Net Worth Calculator

Calculate your net worth by subtracting your total liabilities from your total assets. See your financial snapshot in seconds.

Assets (what you own)
Liabilities (what you owe)
02 Result
Net Worth
$67,000.00
Total Assets$350,000.00
Total Liabilities$283,000.00
Net Worth$67,000.00

About This Calculator

Your net worth is the single clearest snapshot of your financial health — it's what you own minus what you owe. Enter your assets and liabilities below to see where you stand today.

How It Works

List all your assets (cash, investments, real estate, personal property) and all your liabilities (mortgage, car loans, credit cards, student loans). The calculator subtracts your total liabilities from your total assets to give you your net worth. A negative result simply means your debts currently exceed your assets — common early in life when mortgages and student loans are large relative to accumulated savings.

The Formula

Net Worth = Total Assets − Total Liabilities

Total Assets
Sum of everything you own — cash, investments, real estate, personal property
Total Liabilities
Sum of everything you owe — mortgage, car loans, credit cards, student loans

Frequently Asked Questions

What is a good net worth?
Net worth benchmarks vary widely by age and income. A common rule of thumb (from The Millionaire Next Door) is Net Worth = Age × Gross Annual Income ÷ 10. At 35 earning $80,000, that's $280,000. More important than a benchmark is a positive trend year over year.
Why is my net worth negative?
A negative net worth means your total debts exceed your total assets — this is common early in life, especially with large student loans or a recent mortgage.

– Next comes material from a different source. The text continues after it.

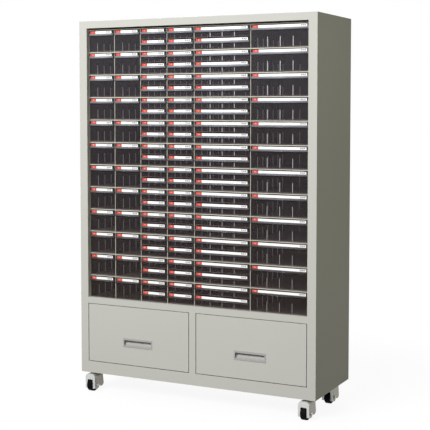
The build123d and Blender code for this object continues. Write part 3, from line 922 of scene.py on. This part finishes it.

Focus on building assets (savings, investments) and paying down high-interest debt to improve the number over time.
Should I include my home in net worth?
Yes — most financial planners include your home's current market value as an asset and your outstanding mortgage balance as a liability. The difference (equity) counts toward your net worth. Do not include the gross value without the offsetting mortgage.
Should I include my car?
Yes. List your car's current market value (e.g. from Kelley Blue Book) as a personal property asset and any outstanding auto loan balance as a liability. Cars depreciate quickly, so the net contribution is often small or negative for newer vehicles.
How often should I calculate my net worth?
Once a quarter or at least annually. Tracking it over time is more valuable than any single number — a consistent upward trend indicates you are saving and investing faster than you are accumulating debt.